• SOURCE EXCERPT:
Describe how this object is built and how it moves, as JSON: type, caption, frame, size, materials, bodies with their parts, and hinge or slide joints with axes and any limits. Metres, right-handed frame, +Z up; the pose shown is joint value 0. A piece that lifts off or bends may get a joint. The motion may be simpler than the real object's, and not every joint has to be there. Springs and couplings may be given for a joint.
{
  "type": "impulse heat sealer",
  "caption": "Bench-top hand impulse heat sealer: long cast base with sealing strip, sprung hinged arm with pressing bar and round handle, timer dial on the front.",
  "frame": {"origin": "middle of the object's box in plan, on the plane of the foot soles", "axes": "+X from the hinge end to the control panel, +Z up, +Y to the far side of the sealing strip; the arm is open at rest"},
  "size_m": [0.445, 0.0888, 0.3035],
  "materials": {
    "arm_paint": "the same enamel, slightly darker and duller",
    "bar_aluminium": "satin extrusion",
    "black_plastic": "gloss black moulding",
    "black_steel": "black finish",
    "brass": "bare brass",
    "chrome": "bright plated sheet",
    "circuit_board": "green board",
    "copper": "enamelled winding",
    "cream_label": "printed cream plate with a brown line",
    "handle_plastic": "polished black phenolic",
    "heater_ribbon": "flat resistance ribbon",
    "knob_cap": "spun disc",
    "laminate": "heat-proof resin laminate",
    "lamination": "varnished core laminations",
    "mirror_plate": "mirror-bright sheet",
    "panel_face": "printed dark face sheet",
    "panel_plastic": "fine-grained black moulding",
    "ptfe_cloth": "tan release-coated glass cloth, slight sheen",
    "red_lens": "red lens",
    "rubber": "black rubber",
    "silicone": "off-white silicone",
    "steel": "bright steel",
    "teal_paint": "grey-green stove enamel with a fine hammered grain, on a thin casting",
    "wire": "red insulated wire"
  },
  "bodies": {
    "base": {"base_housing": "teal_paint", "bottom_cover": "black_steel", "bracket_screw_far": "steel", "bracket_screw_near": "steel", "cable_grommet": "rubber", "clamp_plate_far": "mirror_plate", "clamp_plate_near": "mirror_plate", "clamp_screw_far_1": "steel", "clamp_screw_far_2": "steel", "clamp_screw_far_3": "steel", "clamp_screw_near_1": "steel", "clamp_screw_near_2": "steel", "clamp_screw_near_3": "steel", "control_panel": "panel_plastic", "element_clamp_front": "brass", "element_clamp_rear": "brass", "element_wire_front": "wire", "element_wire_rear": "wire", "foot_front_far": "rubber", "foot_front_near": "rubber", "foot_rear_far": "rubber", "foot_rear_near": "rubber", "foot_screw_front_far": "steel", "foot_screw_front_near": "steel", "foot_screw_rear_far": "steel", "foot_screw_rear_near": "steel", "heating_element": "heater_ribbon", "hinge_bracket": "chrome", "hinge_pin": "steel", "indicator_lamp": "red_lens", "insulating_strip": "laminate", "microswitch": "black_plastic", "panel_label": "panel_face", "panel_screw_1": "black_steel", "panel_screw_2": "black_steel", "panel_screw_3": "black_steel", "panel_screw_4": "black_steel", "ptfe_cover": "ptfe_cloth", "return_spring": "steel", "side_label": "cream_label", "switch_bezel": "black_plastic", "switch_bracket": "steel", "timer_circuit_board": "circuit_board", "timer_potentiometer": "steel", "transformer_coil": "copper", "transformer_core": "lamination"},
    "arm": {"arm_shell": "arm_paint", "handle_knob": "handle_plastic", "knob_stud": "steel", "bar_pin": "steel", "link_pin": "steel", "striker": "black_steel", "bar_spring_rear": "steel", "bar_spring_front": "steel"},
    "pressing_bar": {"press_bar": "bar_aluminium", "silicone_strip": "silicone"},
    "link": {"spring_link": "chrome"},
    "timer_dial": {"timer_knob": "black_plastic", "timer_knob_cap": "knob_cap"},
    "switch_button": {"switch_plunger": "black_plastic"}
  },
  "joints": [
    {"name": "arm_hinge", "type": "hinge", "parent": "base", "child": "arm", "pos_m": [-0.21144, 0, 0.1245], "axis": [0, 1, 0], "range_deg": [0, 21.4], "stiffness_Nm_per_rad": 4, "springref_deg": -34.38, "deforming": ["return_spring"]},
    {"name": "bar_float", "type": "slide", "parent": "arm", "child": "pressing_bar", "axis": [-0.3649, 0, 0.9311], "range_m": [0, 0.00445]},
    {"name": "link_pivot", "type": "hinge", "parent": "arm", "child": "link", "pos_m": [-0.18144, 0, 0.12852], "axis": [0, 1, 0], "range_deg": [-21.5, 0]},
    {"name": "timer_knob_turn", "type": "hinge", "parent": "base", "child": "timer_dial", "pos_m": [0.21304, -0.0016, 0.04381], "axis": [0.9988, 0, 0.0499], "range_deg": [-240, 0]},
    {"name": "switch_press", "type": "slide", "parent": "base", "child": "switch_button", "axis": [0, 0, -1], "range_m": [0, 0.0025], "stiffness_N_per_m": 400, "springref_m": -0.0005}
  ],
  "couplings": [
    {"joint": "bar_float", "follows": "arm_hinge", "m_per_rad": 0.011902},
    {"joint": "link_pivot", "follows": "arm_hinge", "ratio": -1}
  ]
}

• WHAT YOU WILL DO: Wherever a line in the data above holds "bodies", copy that line.

• TASK OUTPUT:
Describe how this object is built and how it moves, as JSON: type, caption, frame, size, materials, bodies with their parts, and hinge or slide joints with axes and any limits. Metres, right-handed frame, +Z up; the pose shown is joint value 0. A piece that lifts off or bends may get a joint. The motion may be simpler than the real object's, and not every joint has to be there. Springs and couplings may be given for a joint.
  "bodies": {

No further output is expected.